Saturday, April 16, 2005

Students leave summer camp wanting to GO TELL others

By Ruth McClellan
Baptist Press


EDITORS’ NOTE: The following story is part of a monthly Baptist Press series to explore and describe how individuals, churches, associations and conventions exhibit a passion for Christ and His Kingdom.


NASHVILLE, Tenn. (BP)--On the drive home from Rick Gage’s GO TELL Camp this summer, students from Robertson Avenue Baptist Church in Copperas Cove, Texas, put into practice what they had learned the previous week by ministering to everyone they saw at every stop.

At one stop, a gas station cashier asked Christ into her life right there on the spot.

“Our students would not leave until we had hooked her up with a good, Bible-believing church,” youth pastor Jeff Tulasosopo said.

What is particularly impressive about this story is that Robertson Avenue Baptist is a small church in a military town where most of the youth’s parents do not attend church. Tulasosopo’s youth group is made up of Koreans, Chinese, Mexicans, African-Americans, Samoans, Native Americans and Caucasians –- a highly diverse group that came together at the camp as a body full of love and unity.

“Their love for each other was unbelievable,” Tulasosopo said. “Those of our group who had attended GO TELL Camp the year before still had not lost their fire.... Of the 20 students we brought, five surrendered to full-time ministry.”

The heartbeat of GO TELL Camps is evangelism and discipleship, and speakers address students as adults. They don’t sugar-coat the truth, the challenge of living out the Christian faith or the cost students may have to pay for their faith.

“More than anything, because of what they experienced at GO TELL Camp, our students want to be real in their faith,” Tulasosopo said. “It is not an emotional thing -- it is a lasting thing, born of the Spirit of God. We go back home with conviction -- not just a camp experience -- and empowered to live for God. We share our faith and lead people to Christ.”

The Robertson Avenue youth group’s experience was far from unique. By the conclusion of the sixth GO TELL Camp near the end of July, more than 4,000 students and their leaders from 15 states and 181 churches had been impacted by God.

More than 1,200 commitments were recorded, including 241 from those who surrendered to full-time Christian ministry. Five hundred-plus students and leaders went out witnessing in GO TELL Camp’s local community evangelistic efforts, many leading a person to Christ for the first time in their lives.

“These are serious times,” said evangelist Rick Gage, who started the youth camp ministry in 1989. “The task of reaching students with the Gospel and discipling them has never been more urgent. Teenagers are tired of playing games. Their world is falling apart and they want answers. They have an incredible need to be led, challenged and empowered.”
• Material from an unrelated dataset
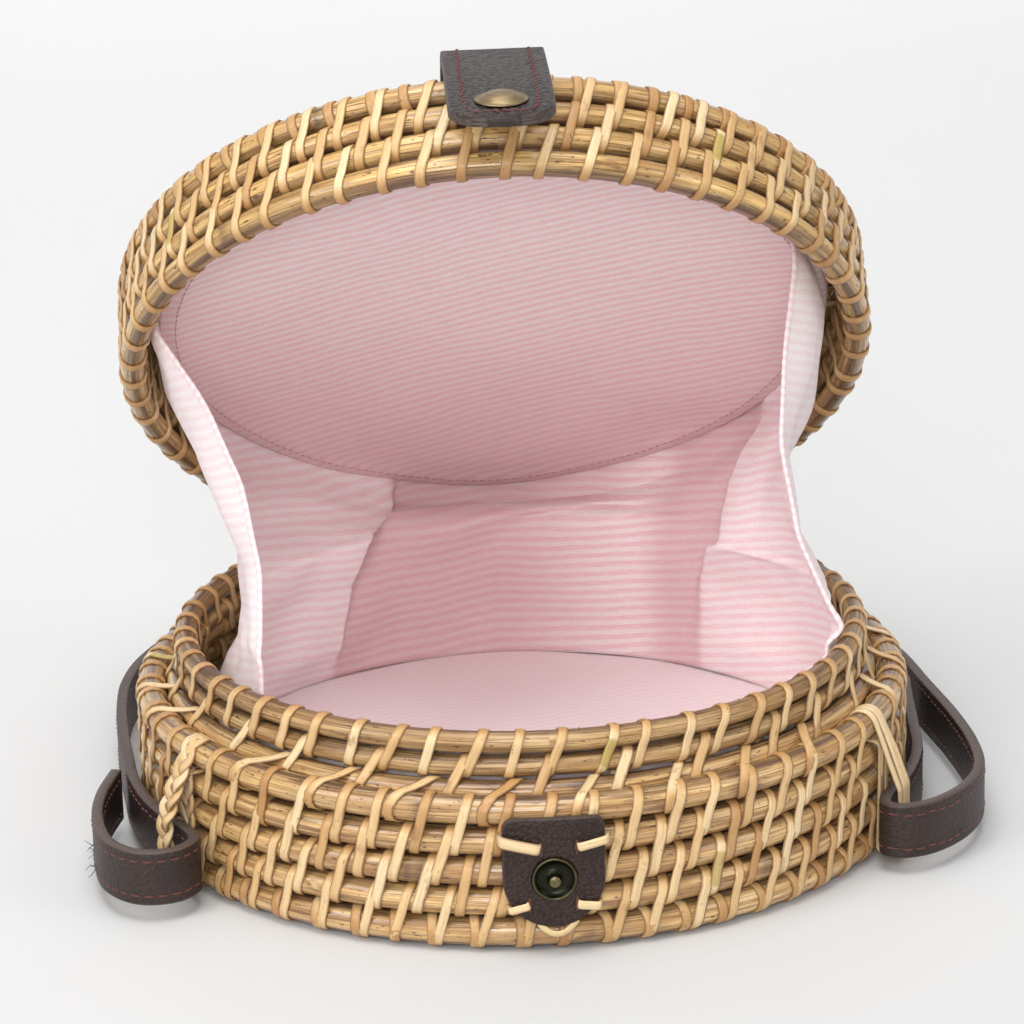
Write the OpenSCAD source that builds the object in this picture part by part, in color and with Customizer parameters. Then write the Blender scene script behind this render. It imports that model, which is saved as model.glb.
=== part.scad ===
// Round cane box bag, drawn with its lid held open.
// Millimetres, +Z up, origin at the middle of the underside, -Y is the front with the snap.

/* [Basket wall] */
// Centre radius of the rods of the basket wall
base_ring_r = 100.3; // [80:0.1:125]
// Diameter of a wall rod
wall_rod_d = 7.3; // [5:0.1:9]
// Number of rods in the basket wall
wall_rows = 5; // [3:1:8]
// Slack beside the cane strip that passes between two wall rods
row_slack = 0.15; // [0.05:0.05:0.35]
// Height of the lowest wall rod's centre above the floor rods' centres
wall_rise = 0.2; // [0:0.05:0.6]
// Diameter of the rod that lies on the top wall rod's inner side
ledge_rod_d = 6; // [4:0.1:7]
// Step inward from the top wall rod to the ledge rod
ledge_step = 7.3; // [6:0.05:10]
// Rise from the top wall rod to the ledge rod
ledge_rise = 1.8; // [0:0.05:4]
// Diameter of a collar rod
collar_rod_d = 5.5; // [4:0.1:7]
// Step inward from the ledge rod to the collar rods
collar_step = 2.4; // [1:0.05:5]
// Rise from the ledge rod to the lower collar rod
collar_rise = 6.15; // [5:0.05:9]
// Slack beside the cane strip between the two collar rods
collar_slack = 0.1; // [0.05:0.05:0.35]

/* [Floor] */
// Diameter of a floor rod
floor_rod_d = 7.2; // [5:0.1:9]
// Smallest slack beside the cane strip between two floor rods
floor_slack = 0.15; // [0.07:0.02:0.35]
// Radius of the hole in the innermost ring
ring_eye_r = 0.3; // [0.2:0.05:2]

/* [Cane] */
// Thickness of a cane strip
cane_t = 0.6; // [0.4:0.05:0.8]
// Width of a cane strip
cane_w = 3; // [2:0.1:4]
// Clearance between a cane strip and the rod under it
cane_clear = 0.05; // [0.02:0.01:0.1]
// Number of cane loops on each row of the walls and on each outer ring of the flat coils
row_loops = 12; // [8:4:64]
// Half of the angle at the back that is kept free of loops for the hinge
hinge_free_angle = 16; // [10:1:30]
// Angle from the back to a hinge tie
hinge_tie_angle = 7; // [6:1:10]
// Width of a hinge tie
hinge_tie_w = 2.6; // [2:0.1:4]

/* [Lid] */
// How much smaller the lid's rods' centre radius is than the basket's
lid_step = 1.1; // [0.5:0.1:4]
// Diameter of a lid rod
lid_rod_d = 6.6; // [5:0.1:8]
// Number of rods in the lid's wall
lid_rows = 4; // [2:1:6]
// Slack beside the cane strip between two rods of the lid's wall
lid_row_slack = 0.2; // [0.05:0.05:0.35]
// Smallest slack beside the cane strip between two rods of the lid's face
face_slack = 0.09; // [0.07:0.01:0.35]
// Height between the top wall rod's and the lid rim rod's centres, closed
lid_rim_rise = 8.7; // [8.4:0.1:11]
// Angle that the lid is drawn open at
lid_open = 45.2; // [0:0.1:60]
// Sideways slope of the hinge line
hinge_skew = -2.2; // [-4:0.1:4]
// Height of the hinge line above the top wall rod
hinge_rise = 4.5; // [2:0.1:7]
// How far the hinge line lies inside the top wall rod's centre
hinge_inset = 0.3; // [0:0.1:2]

/* [Lining] */
// Thickness of the cloth of the lining
cloth_t = 0.6; // [0.4:0.1:1.5]
// Clearance between the lining and the cane
lining_clear = 0.25; // [0.1:0.05:1]
// Thickness of the padded panel in the basket
base_panel_t = 2.6; // [1.5:0.1:6]
// Thickness of the padded panel in the lid
lid_panel_t = 6.2; // [3:0.1:8]
// How far the lid panel's edge lies inside the lid's rods
lid_panel_inset = 5.4; // [4:0.1:12]
// How far the basket panel's edge lies inside the collar's lining
base_panel_inset = 0.3; // [0.2:0.1:4]
// Height above the floor panel at which the wall lining starts to lean in
lining_knee_rise = 30; // [20:1:40]
// Angle from the front to the left end of the opening between the gussets, on the basket
base_mouth_left = 63; // [40:1:85]
// Angle from the front to the right end of that opening, on the basket
base_mouth_right = 65; // [40:1:85]
// Angle from the front to the left end of that opening, on the lid
lid_mouth_left = 75; // [40:1:85]
// Angle from the front to the right end of that opening, on the lid
lid_mouth_right = 63; // [40:1:85]
// Thickness of the gusset cloth, with its slight puff
gusset_t = 0.8; // [0.4:0.1:2]

/* [Snap tab] */
// Sideways place of the tab and of the patch
closure_x = -0.5; // [-5:0.5:5]
// Width of the tab
tab_w = 26; // [18:0.5:34]
// Thickness of the tab's leather
tab_t = 3; // [2:0.1:4]
// Length of the flap beyond the snap
tab_beyond_snap = 11; // [9:0.5:20]
// Corner radius of the flap's end
tab_corner_r = 9; // [4:0.5:12]
// Length of the root that lies on the lid
tab_root_l = 33; // [26:1:60]
// How far the fold stands out from the lid's rods' centres
tab_fold_out = 9.4; // [8:0.1:14]
// Gap between the root's end and the flap
tab_fold_gap = 0.3; // [0.2:0.05:1]
// Angle that the flap is drawn lifted at, from the closed position
tab_lift = 38.8; // [0:0.1:90]
// Outward slope of the flap when it is snapped shut
tab_shut_slope = 1.5; // [0:0.1:4]
// Radius of the brass cap
cap_r = 6.4; // [4:0.1:8]
// Height of the brass cap's dome
cap_h = 2; // [1:0.1:3]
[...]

And that is exactly what they got at each of Gage’s six GO TELL Camps, conducted at the Georgia Baptist Conference Center in Toccoa, Ga.; Liberty University in Lynchburg, Va.; the Emerald Coast Conference Center in Fort Walton Beach, Fla.; and at Stephen F. Austin State University in Nacogdoches, Texas.

“This is our fifth year at GO TELL Camp,” said Brett Patterson, youth pastor of Westside Baptist in Warner Robins, Ga. “How can you go anywhere else when, year after year, the camp’s primary emphasis, and our experience, is a powerful encounter with Jesus Christ?”

Gage and his staff request that youth pastors pray and fast with them regularly, asking God to move mightily in every area of the camps, from anointed preaching and teaching, inspiring worship, dramatic productions and powerful testimonies to exciting recreational activities.

Since 1989, more than 50,000 young people and their leaders have experienced a GO TELL Camp and testified of a changed life. In fact, many who were called into full-time ministry at a GO TELL Camp have returned as youth pastors with their own youth groups.

"We united as a group, and it was amazing to see youth and adults together opening their hearts and crying out to the Lord," said camper Sharon Birch "I’ve never experienced anything like this before in my life.”